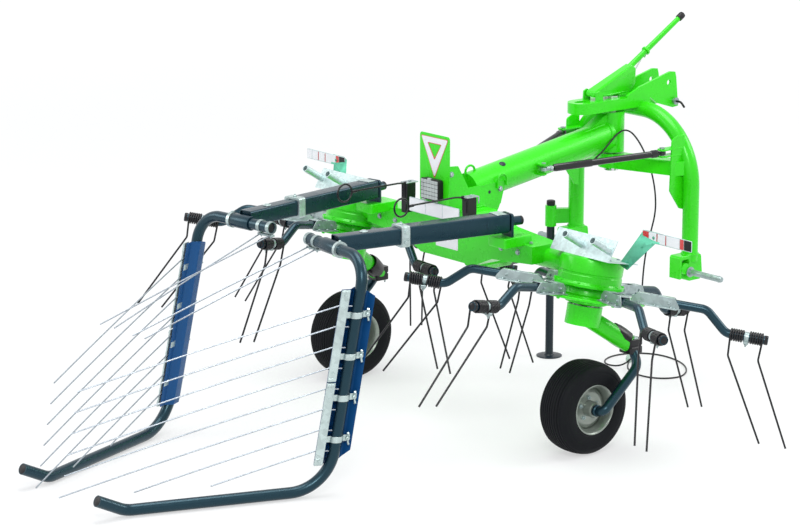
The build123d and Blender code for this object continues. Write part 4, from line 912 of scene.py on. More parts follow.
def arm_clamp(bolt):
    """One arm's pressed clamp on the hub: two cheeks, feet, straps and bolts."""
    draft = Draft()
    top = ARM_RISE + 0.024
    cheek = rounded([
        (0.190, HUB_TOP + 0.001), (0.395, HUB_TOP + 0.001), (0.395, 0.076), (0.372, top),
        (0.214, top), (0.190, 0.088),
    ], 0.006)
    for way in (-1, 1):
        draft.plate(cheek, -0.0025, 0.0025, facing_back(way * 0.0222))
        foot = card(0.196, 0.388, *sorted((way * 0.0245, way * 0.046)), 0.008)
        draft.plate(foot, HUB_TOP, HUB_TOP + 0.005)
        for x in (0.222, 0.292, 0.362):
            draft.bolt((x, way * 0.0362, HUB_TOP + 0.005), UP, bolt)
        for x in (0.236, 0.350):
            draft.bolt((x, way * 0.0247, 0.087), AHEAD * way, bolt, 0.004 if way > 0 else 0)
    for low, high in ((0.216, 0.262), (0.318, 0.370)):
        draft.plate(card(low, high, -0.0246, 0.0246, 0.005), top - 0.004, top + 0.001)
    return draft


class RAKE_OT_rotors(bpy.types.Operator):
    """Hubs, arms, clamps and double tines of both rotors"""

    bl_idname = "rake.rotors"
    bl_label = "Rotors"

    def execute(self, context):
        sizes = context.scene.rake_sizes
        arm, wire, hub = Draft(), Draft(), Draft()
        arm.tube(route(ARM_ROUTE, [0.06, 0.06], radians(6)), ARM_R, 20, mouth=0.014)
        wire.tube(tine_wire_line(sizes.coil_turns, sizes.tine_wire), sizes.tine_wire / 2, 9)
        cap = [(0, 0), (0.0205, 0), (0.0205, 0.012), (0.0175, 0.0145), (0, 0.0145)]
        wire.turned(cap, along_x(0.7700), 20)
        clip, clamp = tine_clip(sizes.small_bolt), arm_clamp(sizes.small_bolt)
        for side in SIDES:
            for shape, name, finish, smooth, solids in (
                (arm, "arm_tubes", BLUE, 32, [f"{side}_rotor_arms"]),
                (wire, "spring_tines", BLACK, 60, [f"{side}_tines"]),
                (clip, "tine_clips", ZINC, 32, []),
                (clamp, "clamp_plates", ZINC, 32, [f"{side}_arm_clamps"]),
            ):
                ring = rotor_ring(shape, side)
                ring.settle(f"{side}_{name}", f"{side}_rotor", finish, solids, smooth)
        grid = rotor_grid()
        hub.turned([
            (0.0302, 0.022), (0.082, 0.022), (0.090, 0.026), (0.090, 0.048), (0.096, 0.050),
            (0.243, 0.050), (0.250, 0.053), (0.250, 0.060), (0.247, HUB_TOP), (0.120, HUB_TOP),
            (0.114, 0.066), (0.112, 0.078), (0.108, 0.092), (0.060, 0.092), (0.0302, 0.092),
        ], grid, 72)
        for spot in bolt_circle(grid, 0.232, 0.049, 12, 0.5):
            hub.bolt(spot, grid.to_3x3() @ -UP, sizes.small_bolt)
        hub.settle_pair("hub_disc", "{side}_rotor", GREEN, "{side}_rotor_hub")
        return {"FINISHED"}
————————
▶ [Written request]:
Copy out every line of the data above, exactly as given.

▶ [Solution below]:
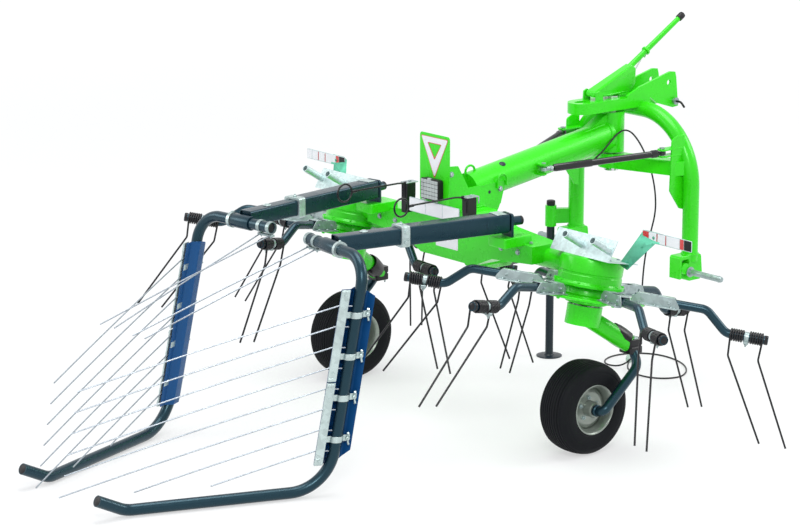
The build123d and Blender code for this object continues. Write part 4, from line 912 of scene.py on. More parts follow.
def arm_clamp(bolt):
    """One arm's pressed clamp on the hub: two cheeks, feet, straps and bolts."""
    draft = Draft()
    top = ARM_RISE + 0.024
    cheek = rounded([
        (0.190, HUB_TOP + 0.001), (0.395, HUB_TOP + 0.001), (0.395, 0.076), (0.372, top),
        (0.214, top), (0.190, 0.088),
    ], 0.006)
    for way in (-1, 1):
        draft.plate(cheek, -0.0025, 0.0025, facing_back(way * 0.0222))
        foot = card(0.196, 0.388, *sorted((way * 0.0245, way * 0.046)), 0.008)
        draft.plate(foot, HUB_TOP, HUB_TOP + 0.005)
        for x in (0.222, 0.292, 0.362):
            draft.bolt((x, way * 0.0362, HUB_TOP + 0.005), UP, bolt)
        for x in (0.236, 0.350):
            draft.bolt((x, way * 0.0247, 0.087), AHEAD * way, bolt, 0.004 if way > 0 else 0)
    for low, high in ((0.216, 0.262), (0.318, 0.370)):
        draft.plate(card(low, high, -0.0246, 0.0246, 0.005), top - 0.004, top + 0.001)
    return draft


class RAKE_OT_rotors(bpy.types.Operator):
    """Hubs, arms, clamps and double tines of both rotors"""

    bl_idname = "rake.rotors"
    bl_label = "Rotors"

    def execute(self, context):
        sizes = context.scene.rake_sizes
        arm, wire, hub = Draft(), Draft(), Draft()
        arm.tube(route(ARM_ROUTE, [0.06, 0.06], radians(6)), ARM_R, 20, mouth=0.014)
        wire.tube(tine_wire_line(sizes.coil_turns, sizes.tine_wire), sizes.tine_wire / 2, 9)
        cap = [(0, 0), (0.0205, 0), (0.0205, 0.012), (0.0175, 0.0145), (0, 0.0145)]
        wire.turned(cap, along_x(0.7700), 20)
        clip, clamp = tine_clip(sizes.small_bolt), arm_clamp(sizes.small_bolt)
        for side in SIDES:
            for shape, name, finish, smooth, solids in (
                (arm, "arm_tubes", BLUE, 32, [f"{side}_rotor_arms"]),
                (wire, "spring_tines", BLACK, 60, [f"{side}_tines"]),
                (clip, "tine_clips", ZINC, 32, []),
                (clamp, "clamp_plates", ZINC, 32, [f"{side}_arm_clamps"]),
            ):
                ring = rotor_ring(shape, side)
                ring.settle(f"{side}_{name}", f"{side}_rotor", finish, solids, smooth)
        grid = rotor_grid()
        hub.turned([
            (0.0302, 0.022), (0.082, 0.022), (0.090, 0.026), (0.090, 0.048), (0.096, 0.050),
            (0.243, 0.050), (0.250, 0.053), (0.250, 0.060), (0.247, HUB_TOP), (0.120, HUB_TOP),
            (0.114, 0.066), (0.112, 0.078), (0.108, 0.092), (0.060, 0.092), (0.0302, 0.092),
        ], grid, 72)
        for spot in bolt_circle(grid, 0.232, 0.049, 12, 0.5):
            hub.bolt(spot, grid.to_3x3() @ -UP, sizes.small_bolt)
        hub.settle_pair("hub_disc", "{side}_rotor", GREEN, "{side}_rotor_hub")
        return {"FINISHED"}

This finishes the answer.